Violence was not uncommon in railroad labor disputes in the late 1800s and early 1900s. With unions and companies “beating each other up,” Congress passed the labor act in 1926 to find ways to resolve disputes in an industry critical to the U.S. economy, said lawyer Gary Kaplan, a partner with Seyfarth Shaw in Chicago.

Airlines were added to the law in 1936. Just four workers strikes occurred at major U.S. carriers between 1990 and 2002, with six presidential interventions in that time to prevent walkouts, according to a 2003 report from the U.S. agency now known as the Government Accountability Office.

American Airlines pilots, for instance, went on strike in February 1997, but Clinton intervened minutes later, ordering the 9,000 aviators back to work and convening an emergency board to review the dispute.

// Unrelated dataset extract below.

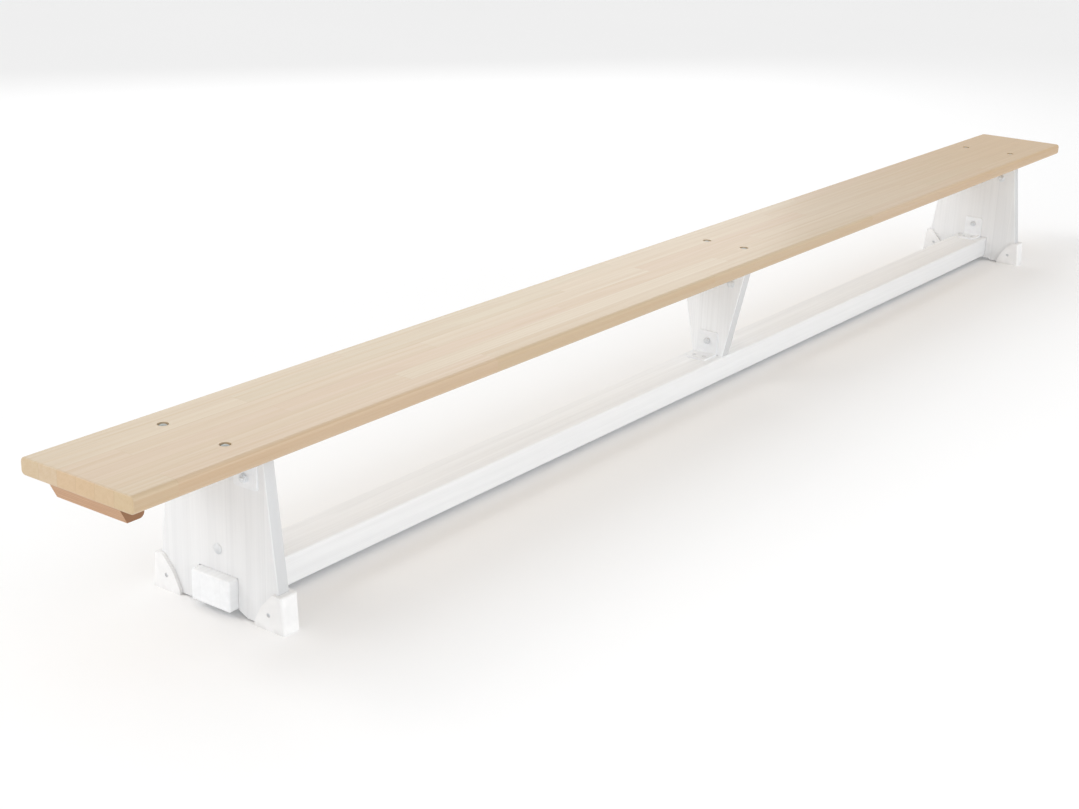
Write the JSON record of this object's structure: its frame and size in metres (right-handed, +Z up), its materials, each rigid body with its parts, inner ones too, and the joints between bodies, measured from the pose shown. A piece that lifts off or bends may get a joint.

The last pilots strike at a major U.S. carrier was in 2010, when Spirit Airlines’ 2,600 aviators stopped working for five days.

The labor law often "wears parties out,” prompting them to throw in the towel and reach an agreement, said attorney Randy White, a partner with Conner & Winters in Dallas.

That didn’t happen with Allegiant.

Its pilots voted in August 2012 to join Teamsters Local 1224 but still do not have a collective bargaining agreement under the union.

The Teamsters sued Allegiant in November 2013 to restore workplace rules and benefits while they negotiated a new deal, and Judge Gordon ordered Allegiant last July to bring some back, but not everything the union had sought. Allegiant appealed, and the case remains open.

Meanwhile, the airline and the union have been in federally monitored mediation since April 2014, court records show.

Allegiant pilots voted in mid-January to authorize a strike, and the Teamsters announced April 1 that the airline's more than 500 aviators would walk off the job the next day.

But hours later, U.S. District Judge Gloria Navarro granted Allegiant a temporary restraining order, halting the plans.

Shares of Allegiant Travel Co., the carrier’s parent, dropped nearly 6.6 percent that day to $179.65 apiece.

The stock closed Monday at $159.92, up 1.4 percent from Friday but down 19 percent from a high of $197.33 on March 17.

Last Friday, before Gordon issued his ruling, at least one airline-industry analyst expected the judge to rule in Allegiant’s favor.

“You can’t just decide next Tuesday you’ll go on strike,” said Bob McAdoo, of Imperial Capital.